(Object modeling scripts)
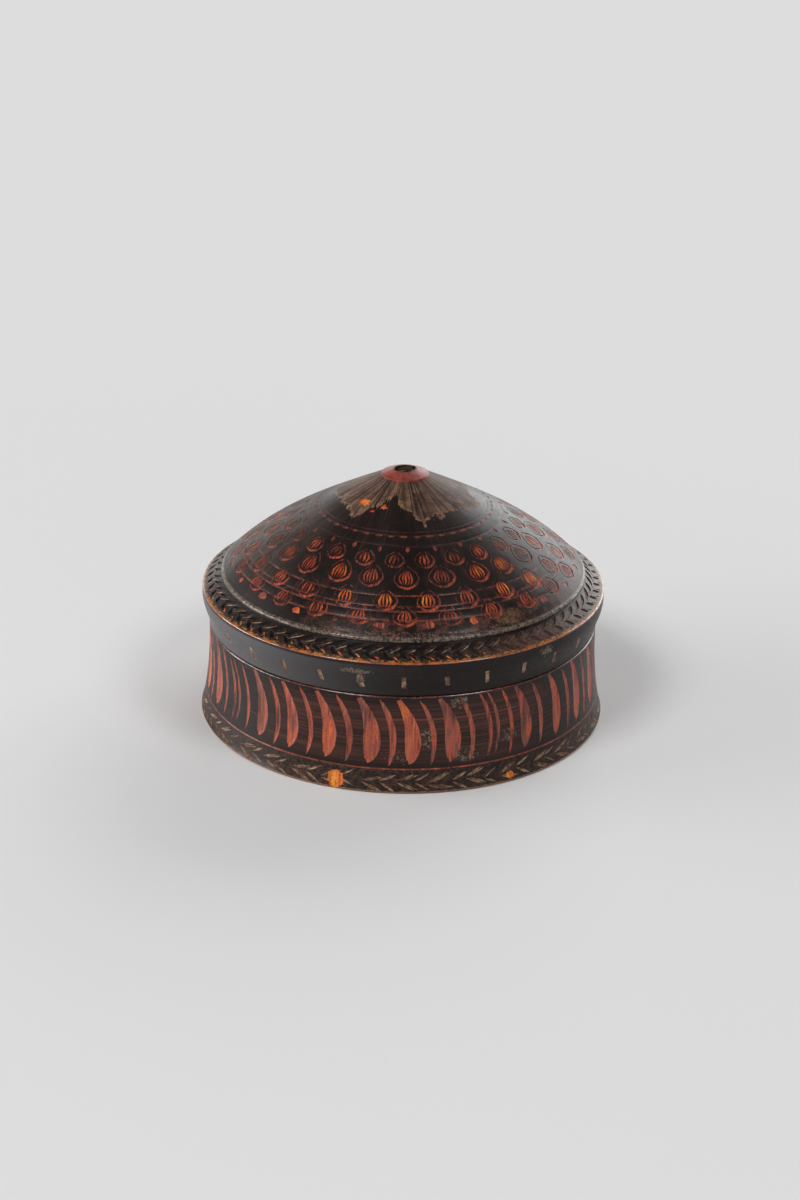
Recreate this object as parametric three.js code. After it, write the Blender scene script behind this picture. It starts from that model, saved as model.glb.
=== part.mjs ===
// A round lidded box of lathe-turned wood, coated with coloured lac.
// The base is one turning: a bowl with a flared wall, and a thin upright lip inside
// its shoulder. The lid is another: a shallow cone that rounds over at its foot, with
// a bead, a sloping rim and a side that draws in below. It drops over the lip and rests
// on the shoulder. The small boss at its top is bored for a finial, and what is left of
// the finial is the broken stub of its tenon, which fills the bottom of the bore.
// Millimetres, +Z up. The origin is on the axis, in the plane that the box stands on.

import * as THREE from "three";
import { mergeVertices } from "three/addons/utils/BufferGeometryUtils.js";

// How finely the turned outlines are divided.
const TURN_STEPS = 72; // round the axis
const CURVE_STEPS = 12; // along a long curved stretch
const ARC_STEPS = 5; // along a small arc

// Fits between the pieces.
const SEAT_GAP = 0.3; // between faces that rest on each other
const LIP_CLEARANCE = 0.35; // round the lip, so that the lid lifts and turns freely
const TENON_CLEARANCE = 0.3; // round the stub, filled with glue

// Base, outside.
const FOOT_RADIUS = 71; // the wall's widest, at the bottom
const FOOT_ROUND = 1; // rounding of the lowest edge
const WAIST_RADIUS = 67.65; // the wall's narrowest, at the shoulder
const SHOULDER_HEIGHT = 33.9;
const WALL_FLARE = 2.4; // power of the flare: higher keeps the wall upright for longer
const FOOT_RING_WIDTH = 11; // the ring that the box stands on
const FOOT_RECESS = 0.8; // depth of the hollowed underside

// Base, inside.
const FLOOR_THICKNESS = 5.2; // above the recess
const COVE_RADIUS = 7; // where the floor meets the wall
const LIP_HEIGHT = 8.6; // above the shoulder
const LIP_THICKNESS = 2.6;
const LIP_INSET = 3.3; // from the shoulder's edge to the lip's outer face

// Lid, outside.
const RIM_RADIUS = 70; // the box's widest above the foot
const SIDE_RISE = 10; // from the lid's lower edge up to the widest
const RIM_BAND = 2.8; // upright band above the side
const RIM_SLOPE_RISE = 3.4; // from the band's edge in to the bead
const DOME_RADIUS = 62.7; // the dome's foot
const BEAD_RADIUS = 1; // the bead round the dome's foot
const DOME_FOOT_RISE = 2.2; // the dome's foot above the rim slope's inner end
const CONE_SLOPE = 0.505; // rise over run of the upper dome
const DOME_ROUNDING = 6.1; // how far the dome's foot drops below the straight cone
const ROUNDING_POWER = 5; // how late that drop sets in
const EDGE_ROUND = 0.6; // worn edges of rim and shoulder

// Lid, inside.
const LID_THICKNESS = 4.6; // measured upright through the dome
const HOLLOW_FLAT_RADIUS = 12; // flat middle of the hollow, which leaves wood for the bore

// Boss, bore and stub at the lid's top.
const BOSS_RADIUS = 8.2;
const BOSS_STEP = 0.35; // upright edge of the boss
const BOSS_TOP_RADIUS = 3.9;
const BOSS_RISE = 1.55; // from its edge up to its top
const STUB_RADIUS = 2.5;
const BORE_DEPTH = 6.2; // from the boss's top
const STUB_BELOW_TOP = 1.3; // the break, below the boss's top

// Places that follow from the sizes above.
const lipOuterRadius = WAIST_RADIUS - LIP_INSET;
const boreOfBase = lipOuterRadius - LIP_THICKNESS;
const lipTop = SHOULDER_HEIGHT + LIP_HEIGHT;
const lidBottom = SHOULDER_HEIGHT + SEAT_GAP;
const mouthRadius = lipOuterRadius + LIP_CLEARANCE;
const mouthTop = lipTop + SEAT_GAP;
const sideTop = lidBottom + SIDE_RISE;
const rimEdge = sideTop + RIM_BAND;
const rimInner = rimEdge + RIM_SLOPE_RISE;
const domeFoot = rimInner + DOME_FOOT_RISE;
const bossFoot = domeHeight(BOSS_RADIUS);
const bossTop = bossFoot + BOSS_STEP + BOSS_RISE;
const boreRadius = STUB_RADIUS + TENON_CLEARANCE;
const boreBottom = bossTop - BORE_DEPTH;

// Outer radius of the base's wall at height z: it flares out towards the foot.
function wallRadius(z) {
  const down = (SHOULDER_HEIGHT - z) / SHOULDER_HEIGHT;
  return WAIST_RADIUS + (FOOT_RADIUS - WAIST_RADIUS) * down ** WALL_FLARE;
}

// Outer radius of the lid's side at height z: an ogee from lower edge to widest.
function sideRadius(z) {
  const ogee = THREE.MathUtils.smoothstep(z, lidBottom, sideTop);
  return WAIST_RADIUS + (RIM_RADIUS - WAIST_RADIUS) * ogee;
}

// Drop of the dome below its cone's tip at radius r.
function domeDrop(r) {
  return CONE_SLOPE * r + DOME_ROUNDING * (r / DOME_RADIUS) ** ROUNDING_POWER;
}

// Height of the dome's outer face at radius r.
function domeHeight(r) {
  return domeFoot + domeDrop(DOME_RADIUS) - domeDrop(r);
}

// Points of an outline for evenly spaced values, from one to another.
function stretch(from, to, steps, point) {
  return Array.from({ length: steps + 1 }, (_, i) => point(from + ((to - from) * i) / steps));
}

// Points of an arc about (r, z), with angles in degrees from outwards towards up.
function arc(r, z, radius, from, to, steps = ARC_STEPS) {
  return stretch(from, to, steps, (degrees) => {
    const angle = THREE.MathUtils.degToRad(degrees);
    return [r + radius * Math.cos(angle), z + radius * Math.sin(angle)];
  });
}

// A solid turned about the axis. Its outline of [radius, height] points starts and
// ends on the axis, and runs anticlockwise with the axis on its left.
function turned(name, outline, color, roughness) {
  const points = outline.map(([r, z]) => new THREE.Vector2(r, z));
  const lathe = new THREE.LatheGeometry(points, TURN_STEPS);
  lathe.deleteAttribute("normal");
  lathe.deleteAttribute("uv");
  const geometry = mergeVertices(lathe.rotateX(Math.PI / 2), 1e-4);
  geometry.computeVertexNormals();
  const material = new THREE.MeshStandardMaterial({ color, roughness, metalness: 0 });
  const mesh = new THREE.Mesh(geometry, material);
  mesh.name = name;
  return mesh;
}

// Base: foot ring, flared wall, shoulder, lip and coved inside.
function base() {
  const recessRadius = FOOT_RADIUS - FOOT_RING_WIDTH;
  const floor = FOOT_RECESS + FLOOR_THICKNESS;
  const shoulderEdge = SHOULDER_HEIGHT - EDGE_ROUND;
  const lipRound = LIP_THICKNESS / 2;
  return turned(
    "base",
    [
      [0, FOOT_RECESS],
      [recessRadius - FOOT_RECESS, FOOT_RECESS],
      [recessRadius, 0],
      ...arc(FOOT_RADIUS - FOOT_ROUND, FOOT_ROUND, FOOT_ROUND, -90, 0),
      ...stretch(2 * FOOT_ROUND, shoulderEdge, CURVE_STEPS, (z) => [wallRadius(z), z]),
      [WAIST_RADIUS - EDGE_ROUND, SHOULDER_HEIGHT],
      [lipOuterRadius, SHOULDER_HEIGHT],
      ...arc(lipOuterRadius - lipRound, lipTop - lipRound, lipRound, 0, 180),
      ...arc(boreOfBase - COVE_RADIUS, floor + COVE_RADIUS, COVE_RADIUS, 0, -90),
      [0, floor],
    ],
    0x8c3a22,
    0.4,
  );
}

// Lid: mouth, side, rim, bead, dome and bored boss outside; the hollow inside.
function lid() {
  const hollowEdge = mouthRadius - LIP_THICKNESS;
  const hollowHeight = (r) => domeHeight(r) - LID_THICKNESS;
  const beadCentre = [DOME_RADIUS - BEAD_RADIUS / 3, domeFoot - BEAD_RADIUS];
  return turned(
    "lid",
    [
      [0, hollowHeight(HOLLOW_FLAT_RADIUS)],
      ...stretch(HOLLOW_FLAT_RADIUS, hollowEdge, CURVE_STEPS, (r) => [r, hollowHeight(r)]),
      [hollowEdge, mouthTop],
      [mouthRadius, mouthTop],
      [mouthRadius, lidBottom],
      ...stretch(lidBottom, sideTop, CURVE_STEPS, (z) => [sideRadius(z), z]),
      [RIM_RADIUS, rimEdge - EDGE_ROUND / 2],
      [RIM_RADIUS - EDGE_ROUND, rimEdge],
      [DOME_RADIUS + BEAD_RADIUS, rimInner],
      ...arc(...beadCentre, BEAD_RADIUS, -40, 60),
      ...stretch(DOME_RADIUS - BEAD_RADIUS / 2, BOSS_RADIUS, CURVE_STEPS, (r) => [r, domeHeight(r)]),
      [BOSS_RADIUS, bossFoot + BOSS_STEP],
      [BOSS_TOP_RADIUS, bossTop],
      [boreRadius, bossTop],
      [boreRadius, boreBottom],
      [0, boreBottom],
    ],
    0x3a2420,
    0.35,
  );
}

// Stub: the lower end of the finial's tenon, broken off below the boss's top.
function finialStub() {
  const foot = boreBottom + SEAT_GAP;
  const crack = bossTop - STUB_BELOW_TOP;
  return turned(
    "finial_stub",
    [
      [0, foot],
      [STUB_RADIUS, foot],
      [STUB_RADIUS, crack],
      [0, crack],
    ],
    0x6f5a48,
    0.85,
  );
}

const box = new THREE.Group();
box.add(base(), lid(), finialStub());

export default box;
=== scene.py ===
# A round lidded box of turned wood, coated with black lac over red and cut through with
# a graver. Metres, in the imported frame: the foot stands on z = 0, and -Y faces the camera.

import math
import random

import bpy
import numpy as np
from mathutils import Matrix, Vector


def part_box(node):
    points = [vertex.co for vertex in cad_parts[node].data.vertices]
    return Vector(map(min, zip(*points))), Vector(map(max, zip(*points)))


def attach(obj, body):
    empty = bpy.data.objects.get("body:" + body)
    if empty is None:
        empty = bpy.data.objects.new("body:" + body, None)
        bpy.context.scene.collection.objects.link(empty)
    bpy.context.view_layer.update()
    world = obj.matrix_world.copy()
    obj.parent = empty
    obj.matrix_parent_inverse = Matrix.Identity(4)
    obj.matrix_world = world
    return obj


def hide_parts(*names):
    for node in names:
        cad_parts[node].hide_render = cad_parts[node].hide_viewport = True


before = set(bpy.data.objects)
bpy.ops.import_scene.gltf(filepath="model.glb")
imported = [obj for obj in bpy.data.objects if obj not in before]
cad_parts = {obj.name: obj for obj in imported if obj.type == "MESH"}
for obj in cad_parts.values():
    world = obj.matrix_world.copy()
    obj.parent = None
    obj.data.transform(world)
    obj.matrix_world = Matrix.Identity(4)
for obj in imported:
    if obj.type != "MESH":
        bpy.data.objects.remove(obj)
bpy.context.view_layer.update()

MM = 0.001


# Camera. It stands 0.8 m from the box, about 23 degrees above it, and leans by a degree.
# Its place and lens were fitted to the turned circles of the box.
CAMERA_DISTANCE = 0.8
CAMERA_ABOVE_BOX = math.radians(23.23)
CAMERA_TARGET_HEIGHT = 40 * MM
CAMERA_PITCH = math.radians(23.29)
CAMERA_YAW = math.radians(-0.08)
CAMERA_ROLL = math.radians(0.96)
LENS_MM = 68.45
SENSOR_LONG_SIDE_MM = 36.0


def new_object(name, data):
    """An object that stands in the scene."""
    thing = bpy.data.objects.new(name, data)
    bpy.context.scene.collection.objects.link(thing)
    return thing


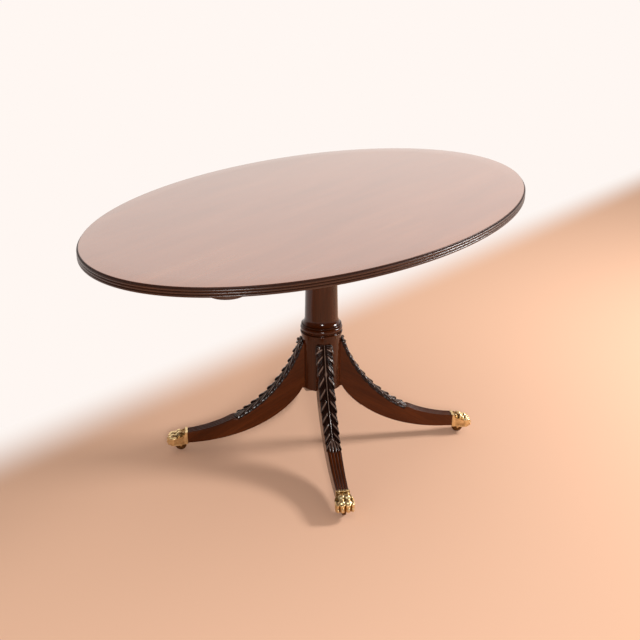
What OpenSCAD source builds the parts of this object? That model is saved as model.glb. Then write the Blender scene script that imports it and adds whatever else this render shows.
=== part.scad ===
// Oval pedestal breakfast table on four carved sabre legs, with brass paw caps and castors.
// The origin is on the floor under the middle of the top. X runs along the top, Z is up.

/* [Top] */
// Height of the top face above the floor
table_h = 737; // [710:1:780]
// Length of the oval top
top_len = 1540; // [1440:2:1800]
// Width of the oval top
top_wid = 970; // [900:10:1150]
// Thickness of the panel and of its lipping
top_th = 24; // [20:0.5:32]
// Width of the reeded lipping
lip_w = 16; // [12:0.5:24]
// Number of reeds round the edge
reed_n = 3; // [2:1:4]
// Height of the step between the top face and the first reed
quirk_h = 3.75; // [2.75:0.25:5]
// Rounding of the edge of the top face, over the first reed
shoulder_r = 2.5; // [1:0.25:2.5]

/* [Bearers and cleats] */
// Distance of each lengthwise bearer from the middle line
bearer_y = 185; // [150:1:200]
// Width of a bearer
bearer_w = 88; // [60:1:110]
// Thickness of a bearer
bearer_th = 21; // [18:1:32]
// Distance of a bearer's round end from the rim
bearer_setback = 66; // [30:1:90]
// Distance from a bearer's tip to the middle of its cross cleat
cleat_inset = 168; // [140:2:220]
// Width of a cleat
cleat_w = 70; // [40:1:90]
// Thickness of a cleat
cleat_th = 22; // [15:1:30]

/* [Pillar block] */
// Length of the block along the table
block_len = 300; // [200:5:340]
// Thickness of the block
block_th = 34; // [28:1:45]
// How far the bearers stand past the block
block_inset = 8; // [0:1:15]
// Corner chamfer of the block
block_chamfer = 30; // [5:1:35]

/* [Column] */
// Radius of the shaft at its top
shaft_top_r = 43.5; // [40:0.5:50]
// Radius of the shaft at its foot
shaft_foot_r = 48; // [45:0.5:52]
// Radius of the turned cap under the block
cap_ring_r = 62; // [55:1:75]
// Height of the turned cap under the block
cap_ring_h = 34; // [20:1:50]
// Height of the hollow sweep between the shaft and the ring
sweep_h = 23; // [15:1:40]
// Radius of the sweep at its foot
sweep_foot_r = 57; // [56.5:0.5:59]
// Outer radius of the ring
ring_r = 60; // [58:0.5:64]
// Height of the ring
ring_h = 16; // [10:0.5:18]
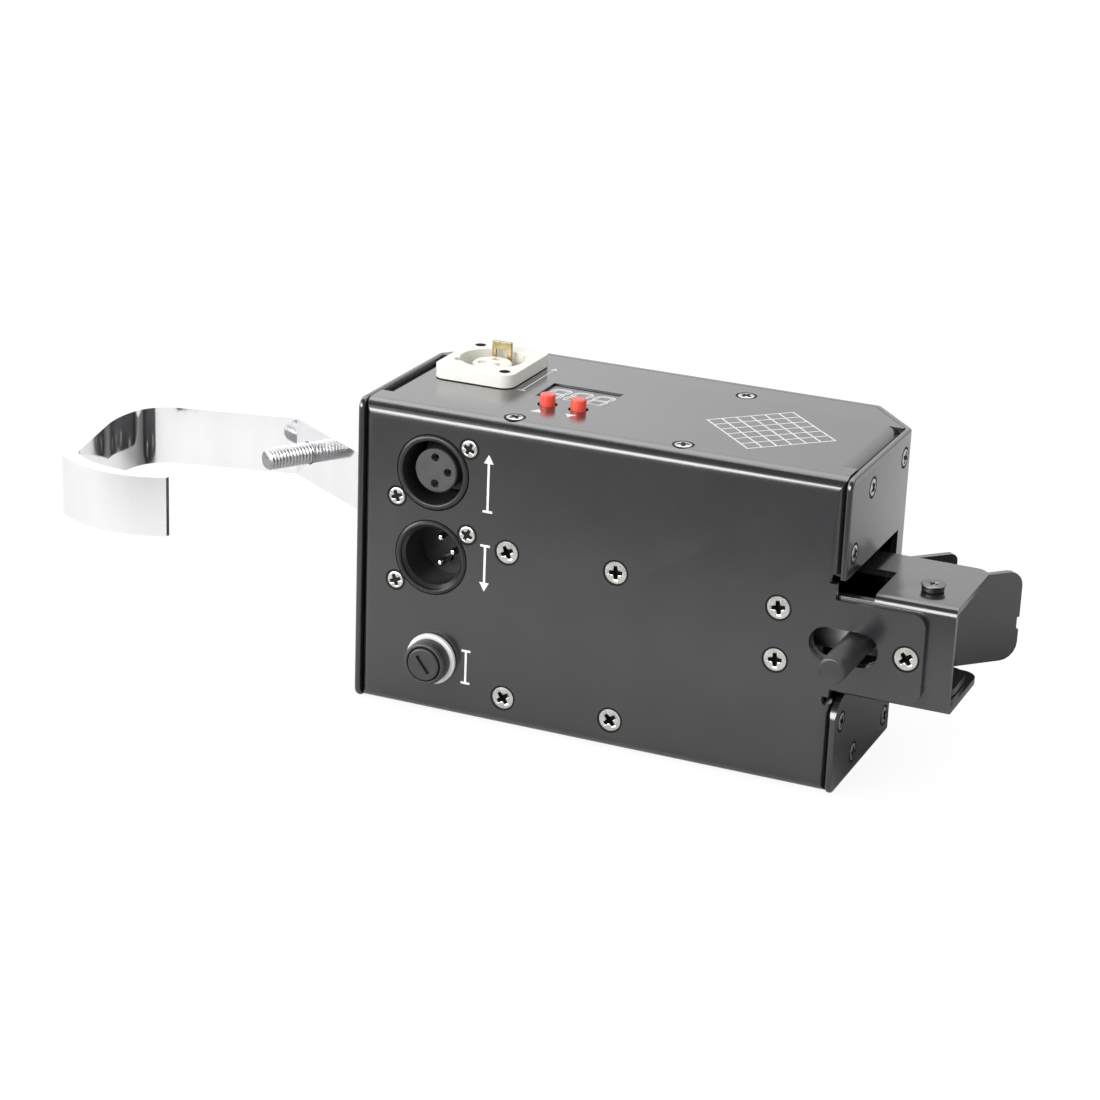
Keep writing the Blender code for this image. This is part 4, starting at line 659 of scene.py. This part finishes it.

_Task brief_. Retype exactly the lines above, from the one with "the boss's top." through the one with "imported = [obj", inclusive.

_Answer for this exercise_.
// Stub: the lower end of the finial's tenon, broken off below the boss's top.
function finialStub() {
  const foot = boreBottom + SEAT_GAP;
  const crack = bossTop - STUB_BELOW_TOP;
  return turned(
    "finial_stub",
    [
      [0, foot],
      [STUB_RADIUS, foot],
      [STUB_RADIUS, crack],
      [0, crack],
    ],
    0x6f5a48,
    0.85,
  );
}

const box = new THREE.Group();
box.add(base(), lid(), finialStub());

export default box;
=== scene.py ===
# A round lidded box of turned wood, coated with black lac over red and cut through with
# a graver. Metres, in the imported frame: the foot stands on z = 0, and -Y faces the camera.

import math
import random

import bpy
import numpy as np
from mathutils import Matrix, Vector


def part_box(node):
    points = [vertex.co for vertex in cad_parts[node].data.vertices]
    return Vector(map(min, zip(*points))), Vector(map(max, zip(*points)))


def attach(obj, body):
    empty = bpy.data.objects.get("body:" + body)
    if empty is None:
        empty = bpy.data.objects.new("body:" + body, None)
        bpy.context.scene.collection.objects.link(empty)
    bpy.context.view_layer.update()
    world = obj.matrix_world.copy()
    obj.parent = empty
    obj.matrix_parent_inverse = Matrix.Identity(4)
    obj.matrix_world = world
    return obj


def hide_parts(*names):
    for node in names:
        cad_parts[node].hide_render = cad_parts[node].hide_viewport = True


before = set(bpy.data.objects)
bpy.ops.import_scene.gltf(filepath="model.glb")
imported = [obj for obj in bpy.data.objects if obj not in before]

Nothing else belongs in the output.